Saturday, April 27, 2013

Perception

So a girlfriend texted me this morning and asked: Why do I always attract the wrong kind of guy? To which I had to reply: For starters, loaded question, and also: it's too early in the day for me to be drunk enough to have this conversation. Then I went on to give her my opinion that she tends to go for guys who are 'broken' that she thinks she can 'fix' because she needs desperately to be needed, and worshipped, and guys who are broken tend to lean heavily on her, which makes her feel needed.

If I may, I think I will expand on that idea, since I think it needs to be done, and this will be more than can be typed in a text. So here ya go, in no particular order of importance, here are the things I wish I could have texted her this morning:

When you are with someone who you see as a 'fixer upper', you are not being genuine in your feelings for them. You are enamoured with who you perceive they could become. Now I realize this is not a new concept, but it bears repeating since I see so many folks out there still doing it! One of the facets of my relationship with my spouse that actually works is that we are both aware that we each are damaged in some way, and are very keen to help the other become whole. This works for us, since we each put as much value  on the other's emotional growth as the other. Does that make sense? Let me try another phrasing: I put as much value on His emotional well being and growth as he does on Mine, so it is balanced, at least most of the time. In the case of my friend, she was putting all of her energies into helping someone who was putting significantly less energy into helping her. This is not balanced and is not healthy for either party.

Another point I'd like to have made is this: It is important to tend to your own garden. If Farmer John's neighbor gets injured and Farmer John then spends his time and energy taking care of his neighbors crops... come winter, Farmer John will be hungry. One of the things I've noticed with my friend, and let's be honest: I am guilty of this quite a bit. is that it's very easy to wrap ourselves up in someone elses issues. It's very very easy to let ourselves think that someone elses 'woes' are worse than ours, or more important than ours, and deserve our time and energy more than ours. "I'll take care of mine later" just really doesn't work. Eventually you get so worn down physically and emotionally that there is very little 'mine' left to take care of! Or weigh too much if you catch my bad pun. I am more than 100 pounds overweight right now. Closer to 150 if I were honest with myself. I have spent so long trying to make sure that every one elses needs were met that I have almost entirely neglected my own, including my health.

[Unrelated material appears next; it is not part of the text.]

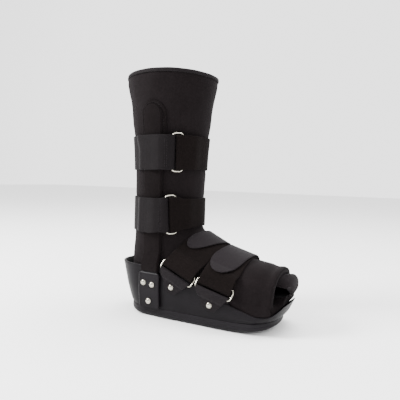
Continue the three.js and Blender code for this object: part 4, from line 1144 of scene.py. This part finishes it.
# A foot ring's own directions, tilted with the rim, and its middle above the rim
def footFrame(band):
    tilt = np.radians(band["tilt"])
    along = np.array([np.cos(tilt), 0, -np.sin(tilt)])
    up = np.array([np.sin(tilt), 0, np.cos(tilt)])
    return along, up, np.array([band["x"], 0, float(rimHeight(band["x"]))]) + up * band["above"]


# Row and turn of each edge of a strap at its upper bar, and its row at the crest
def footEdges(band):
    along, up, middle = footFrame(band)
    edges = []
    for u in (-1, 1):
        at = middle + up * band["barRise"] + along * u * strap["width"] / 2
        row, turn = linerPlace(at[0], at[2])
        edges.append((float(row), float(turn), crestRow(band["crest"] + u * band["half"])))
    return edges


# A point along an edge of the strap: the row goes to the crest's by a power of the share, the turn
# goes evenly over to the far side, and the point stays outside the shell
def footEdgePoint(edge, share, lift):
    row, turn, crest = edge
    part = 1 - 2 * share
    point = linerPoint(mix(crest, row, np.clip(np.abs(part), 0, 1) ** 1.5), turn * part, lift)
    least = shellHalf(point[..., 0], point[..., 2], 1.5) + lift
    y = point[..., 1]
    point[..., 1] = np.where(np.abs(y) < least, -np.sign(part) * least, y)
    return point


# A foot strap's way: shares and distances from the upper bar, measured along its middle
def footWay(band):
    edges = footEdges(band)
    share = np.linspace(0, 1, 49)
    middle = (footEdgePoint(edges[0], share, 0) + footEdgePoint(edges[1], share, 0)) / 2
    run = runOf(middle)

    def point(d, lift, u):
        d, lift, u = np.broadcast_arrays(d, lift, u)
        at = np.where(d <= 0, d * share[1] / run[1], np.interp(d, run, share))
        back, front = footEdgePoint(edges[0], at, lift), footEdgePoint(edges[1], at, lift)
        return mix(back, front, ((u + 1) / 2)[..., None])
    return run[-1], point


# A point of a tab: straight down from the ring's lower bar, on the shell's side
def tabPoint(band, d, lift, u):
    along, up, middle = footFrame(band)
    d, lift, u = np.broadcast_arrays(d, lift, u)
    at = middle + up * (-barSpan / 2 - d)[..., None] + along * (u * strap["width"] / 2)[..., None]
    at[..., 1] = -shellHalf(at[..., 0], np.minimum(at[..., 2], rimHeight(at[..., 0]))) - lift
    return at


# A foot ring's frame, from its upper bar on the strap and its lower one on the tab
def footRing(band):
    upper = footWay(band)[1](0 * ends, barLift(strap["pile"]) + 0 * ends, ends)
    lower = tabPoint(band, 0 * ends, barLift(tab["thickness"]) + 0 * ends, ends)
    return barFrame(upper, lower), np.linalg.norm((upper.sum(0) - lower.sum(0)) / 2)


for band in footStraps:
    band["barRise"] = barSpan / 2
    for _ in range(8):
        apart = footRing(band)[1]
        band["barRise"] = (band["barRise"] + barSpan / 2) * barSpan / apart - barSpan / 2


pile = {"end": 0.72, "slack": 5.0, "bulge": 0.08, "spare": 19.0}


# The pile strap: from its fold over the crest, wider in between by two smooth steps
def makePile(band):
    length, point = footWay(band)
    end = pile["end"] * length
    fold, low = foldedEnd(strap["pile"], strap["tail"], pile["slack"], strap["drop"])
    d = np.arange(fold[-1, 0] + 2, end, 2.0)
    path = smoothPath(np.concatenate([fold, np.stack([d, 0 * d + low - gap], -1)]))
    place = foldPlace(footRing(band)[0], 1, strap["pile"], strap["tail"], point)
    width = 1 + pile["bulge"] * ease((path[:, 0] - 4) / 22) * ease((0.55 * length - path[:, 0]) / 25)
    piece = bandPiece(band["name"] + "Strap", path, strap["pile"], place, "pileCloth", "pile_strap",
                      band["name"] + "_strap", width)


tongue = {"down": 0.74, "skewOver": 0.4, "hem": 2.2, "sewn": 88.0, "thread": 0.22}


# The tongue: over the pile strap from its round tip, then down to the far shell in a smooth step. Its
# tip is a quarter circle and moves aside by the skew, and its far end tapers to a round point.
def makeTongue(band):
    length, point = footWay(band)
    up = footFrame(band)[1]
    half = strap["width"] / 2
    low = 2 * gap + strap["thickness"] / 2
    high = low + strap["pile"] + 3.5 * gap
    start, end = band["end"] * length, length + band["barRise"] + barSpan / 2 + tab["reach"]
    tip, straight = 2 * tab["inset"], end - half
    rounded = np.linspace(0.05, np.pi / 2, 26)
    d = np.r_[start + half * (1 - np.cos(rounded)), np.arange(start + half + 1.2, straight, 1.4),
              straight + half * np.sin(np.linspace(0, np.pi / 2, 26)) * 0.999]
    down = ease((d - tongue["down"] * length) / strap["tail"])
    overFold = np.clip((strap["tail"] + strap["drop"] + 3 - d) / strap["drop"], 0, 1)
    lift = mix(high, low, down) + 2 * foldRadius(strap["pile"]) * overFold

    def pointed(d):
        return mix(band["point"], 1.0, ease((d - start) / (3 * half)))
    share = np.clip((d - straight) / half, 0, 1)
    taper = np.minimum(mix(1, tip / strap["width"], share), quarter(half * (1 - share) / tip, 0.004))
    width = np.where(d > straight, taper, quarter((d - start) / half, 0.002) * pointed(d))

    def place(d, lift, u):
        d, lift, u = np.broadcast_arrays(d, lift, u)
        past = np.clip(d - length, 0, None)
        shifted = u - band["skew"] * ease(1 - (d - start) / (tongue["skewOver"] * length))
        at = point(d, lift, shifted) - up * past[..., None]
        least = sideHalf(at[..., 0], at[..., 2]) + lift
        at[..., 1] = np.where(past > 0, np.maximum(at[..., 1], least), at[..., 1])
        return at
    # The tongue takes the paler copy of the smooth strap's cloth: painted light on its upward face
    piece = bandPiece(band["name"] + "Tongue", np.stack([d, lift], -1), strap["thickness"], place,
                      "tongueStrap", "smooth_strap", band["name"] + "_tongue", width)
    s = np.linspace(-np.pi / 2, np.pi / 2, 90)
    edgeD = np.linspace(start + tongue["sewn"], start + half, 50)
    rimD = np.r_[edgeD, start + half - (half - tongue["hem"]) * np.cos(s), edgeD[::-1]]
    rimU = np.r_[np.full(50, -1.0), np.sin(s), np.full(50, 1.0)]
    rimU = rimU * (1 - tongue["hem"] / half) * pointed(rimD)
    rimLift = np.interp(rimD, d, lift) + strap["thickness"] / 2
    line = place(rimD, rimLift, rimU)
    stitchPiece(band["name"] + "TongueStitch", [(line, place(rimD, rimLift + 1, rimU) - line)],
                "smooth_strap", tongue["thread"])


# The tab: a fold round the lower bar, then down the shell, tapering evenly to a round point
def makeTab(band):
    tail, reach, tip = tab["tail"], tab["reach"], 2 * tab["inset"]
    fold, low = foldedEnd(tab["thickness"], tail, 0, tab["drop"])
    rest = np.arange(fold[-1, 0] + 0.8, reach - 0.05, 0.7)
    path = smoothPath(np.concatenate([fold, np.stack([rest, 0 * rest + low - gap], -1)]), 0.7, 2)
    d = np.clip(path[:, 0], 0, reach)
    width = np.minimum(mix(1, tip / strap["width"], d / reach), quarter((reach - d) / tip, 0.01))
    width = np.where(runOf(path) < tail + 1, 1.0, width)
    place = foldPlace(footRing(band)[0], -1, tab["thickness"], tail + tab["drop"],
                      lambda d, lift, u: tabPoint(band, d, lift, u))
    piece = bandPiece(band["name"] + "Tab", path, tab["thickness"], place, "tabWebbing", "tab_webbing",
                      band["name"] + "_tab", width)


for band in footStraps:
    makePile(band)
    makeTongue(band)
    makeTab(band)
print("foot straps made")


# Rings: round wire, drawn a little thinner than the solid's
ringLook = {"wire": 2.4, "length": 56.6, "sides": 18, "cornerPoints": 12}


# A circle carried along a rounded rectangle in the ring's own frame
def ringMesh(axes):
    wire, corner = ringLook["wire"], ring["corner"]
    reach = np.array([barSpan, ringLook["length"] - wire]) / 2 - corner
    turn = np.linspace(0, np.pi / 2, ringLook["cornerPoints"])
    corners = []
    for quarters, signs in enumerate(((1, 1), (-1, 1), (-1, -1), (1, -1))):
        at = turn + quarters * np.pi / 2
        corners.append(signs * reach + corner * np.stack([np.cos(at), np.sin(at)], -1))
    path = np.concatenate(corners)
    way = unit(np.roll(path, -1, 0) - np.roll(path, 1, 0))
    side = np.stack([way[:, 1], -way[:, 0]], -1)
    t = circle(ringLook["sides"])
    flat = path[:, None] + side[:, None] * (wire / 2 * np.cos(t))[None, :, None]
    points = axes["middle"] + flat[..., :1] * axes["away"] + flat[..., 1:] * axes["along"] \
        + (wire / 2 * np.sin(t))[None, :, None] * axes["out"]
    return solid(points, ringFaces(len(path), len(t)))


frames = [legFrame(band) for band in legStraps] + [footRing(band)[0] for band in footStraps]
for band, axes in zip(legStraps + footStraps, frames):
    finishPiece(band["name"] + "Ring", *ringMesh(axes), "nickel", "ring_wire", "ring_" + band["name"])


# Rivets: places in the strut's plate as name, x and z; the others follow the tabs
rivetPlaces = [("back", -10.0, 50.0), ("front", 5.0, 48.5), ("low", -1.5, 24.0)]


# A domed head with a thin rim, turned from a profile, lying on the highest point of what it holds
def rivetMesh(x, z, side, stack):
    radius = rivet["width"] / 2 * rivet["drawn"]
    reach = np.array([-radius, 0, radius])
    lift = shellHalf(x + reach[:, None], z + reach[None]).max() + stack + gap
    a = np.linspace(0, np.pi / 2, 14)[1:]
    least, rim = 0.001, 0.62
    across = np.r_[least, radius * 0.98, radius, radius, radius * 0.93, radius * 0.9 * np.cos(a)]
    high = np.r_[0, 0, 0.12, 0.5, rim, rim + (rivet["dome"] - rim) * np.sin(a)]
    across[-1] = least
    t = circle(40)
    points = np.stack([x + across[:, None] * np.cos(t), -side * (lift + high[:, None] + 0 * t),
                       z + across[:, None] * np.sin(t)], -1)
    return solid(points, tubeFaces(len(across), len(t)))


for hand, side in (("right", 1), ("left", -1)):
    spots = [(name, x, z, 2 * gap + strut["plateThickness"]) for name, x, z in rivetPlaces]
    for band in footStraps:
        _, up, middle = footFrame(band)
        at = middle + up * (-barSpan / 2 - tab["reach"] + tab["inset"])
        spots.append((band["name"], at[0], at[2], 2 * gap + tab["thickness"]))
    for name, x, z, stack in spots:
        ending = name + "_" + hand
        finishPiece("rivetHead_" + ending, *rivetMesh(x, z, side, stack), "nickel", "rivet_metal",
                    "rivet_" + ending)
print("rings and rivets made")


# A matt white floor, and a world that is brighter behind the boot and above it: the larger of a share
# of y plus a constant and a share of z, doubled and added to a low level
def addStage():
    mesh = bpy.data.meshes.new("floor")
    corners = [(-6, -6, 0), (6, -6, 0), (6, 6, 0), (-6, 6, 0)]
    mesh.from_pydata(corners, [], [(0, 1, 2, 3)])
    floor = bpy.data.objects.new("floor", mesh)
    bpy.context.scene.collection.objects.link(floor)
    material = bpy.data.materials.new("paleFloor")
    material.use_nodes = True
    shader = material.node_tree.nodes["Principled BSDF"]
    shader.inputs["Base Color"].default_value = (0.97, 0.97, 0.97, 1)
    shader.inputs["Roughness"].default_value = 1.0
    mesh.materials.append(material)
    world = bpy.data.worlds.new("studio")
    world.use_nodes = True
    tree = world.node_tree
    tree.nodes["Background"].inputs["Color"].default_value = (1, 1, 1, 1)
    where = tree.nodes.new("ShaderNodeTexCoord")
    split = tree.nodes.new("ShaderNodeSeparateXYZ")
    tree.links.new(where.outputs["Generated"], split.inputs[0])
    behind = math(tree, "ADD", math(tree, "MULTIPLY", split.outputs["Y"], 0.9), 0.35, True)
    high = math(tree, "MAXIMUM", behind, math(tree, "MULTIPLY", split.outputs["Z"], 0.9))
    strength = math(tree, "ADD", math(tree, "MULTIPLY", high, 2.0), 0.6)
    tree.links.new(strength, tree.nodes["Background"].inputs["Strength"])
    bpy.context.scene.world = world


# A round lamp turned from its place to what it is aimed at
def addLight(name, place, aim, size, watts):
    light = bpy.data.lights.new(name, "AREA")
    light.energy = watts
    light.shape = "DISK"
    light.size = size
    lamp = bpy.data.objects.new(name, light)
    lamp.location = place
    lamp.rotation_euler = (Vector(aim) - Vector(place)).to_track_quat("-Z", "Y").to_euler()
    bpy.context.scene.collection.objects.link(lamp)


# The camera looks level along a heading, a little rolled, as in the photograph
view = {"place": (0.2806, -0.5993, 0.2025), "heading": 26.0, "roll": 1.6, "lens": 40.27, "shiftY": -0.055}


# The heading and the roll turn the camera's right and up, and it looks at right angles to both
def addCamera():
    camera = bpy.data.cameras.new("camera")
    camera.lens = view["lens"]
    camera.sensor_width = 36
    camera.shift_y = view["shiftY"]
    camera.clip_start = 0.01
    heading, roll = np.radians(view["heading"]), np.radians(view["roll"])
    forward = np.array([-np.sin(heading), np.cos(heading), 0])
    right = np.array([np.cos(heading), np.sin(heading), 0])
    up = np.array([0, 0, 1.0])
    right, up = right * np.cos(roll) + up * np.sin(roll), up * np.cos(roll) - right * np.sin(roll)
    turn = Matrix([[*row] for row in np.stack([right, up, -forward], 1)]).to_4x4()
    body = bpy.data.objects.new("camera", camera)
    body.matrix_world = Matrix.Translation(view["place"]) @ turn
    bpy.context.scene.collection.objects.link(body)
    bpy.context.scene.camera = body


addStage()
addLight("key", (-1.3, -0.9, 1.3), (0, 0, 0.15), 0.8, 90)
addLight("fill", (1.3, -1.1, 0.9), (0, 0, 0.12), 1.4, 14)
addLight("top", (0.3, 0.4, 1.9), (0, 0, 0.1), 1.2, 45)
addCamera()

The one piece of advice that I gave my friend was this: Be Single. Embrace it. Make a commitment to it. Be With Yourself. Take a set amount of time, whatever feels right to her be it 6 months, a year and a day, whatever, and commit to being Single. Commit to being her own lover, her own best friend, her own best advocate. Re-learn her own likes and dislikes. Find a new hobby. Say No to dates. Tend your own garden for a while. Learn to love the skin you're in. Before I met my husband, I'd had a string of uninspiring romances, and a couple almost awful ones. Learned some painful, yet necessary, lessons from most of them. After one particularly hard break up, I swore off of men for a while. I did what I recommended my friend do: I committed to being with myself for a period of time. I was at an age (Right around my 20th birthday) where my perception of self was still pretty malleable, and I wanted to take some time and make sure that I was becoming who I wanted to become, not whoever someone else wanted me to be. I was clearly in the 'fixer upper' category, and wanted to do my own fixin. It worked for me: almost a year later I met my spouse. If I hadn't taken the time to get to know myself again, I might not have been open to the circumstances that led to meeting him---- and I might not have been a person he wanted in his life!

I think perception of self is also a concept that needs to be explored more, and I wish I knew how to express this to not just her, but to my kids and all my friends and loved onese as well. How we perceive ourselves is so so so important. If we see ourselves as lacking in some way, so will others. If we see ourselves as 'less than' or any other negative you like, so will others. That perception of self is energy we put out there into the world, and The Universe uses it to manifest what we think we deserve in our lives. The opportunities and choices we see presented by The Universe are really reflections of our own self image / self worth / self concept. There are limitless possibilities and opportunities out there in The Universe, waiting for us to reach out and grasp them with both hands, but --- and hear me on this--- we only see what we think we deserve.

And on that note, I am going to sleep.

Good night Internet.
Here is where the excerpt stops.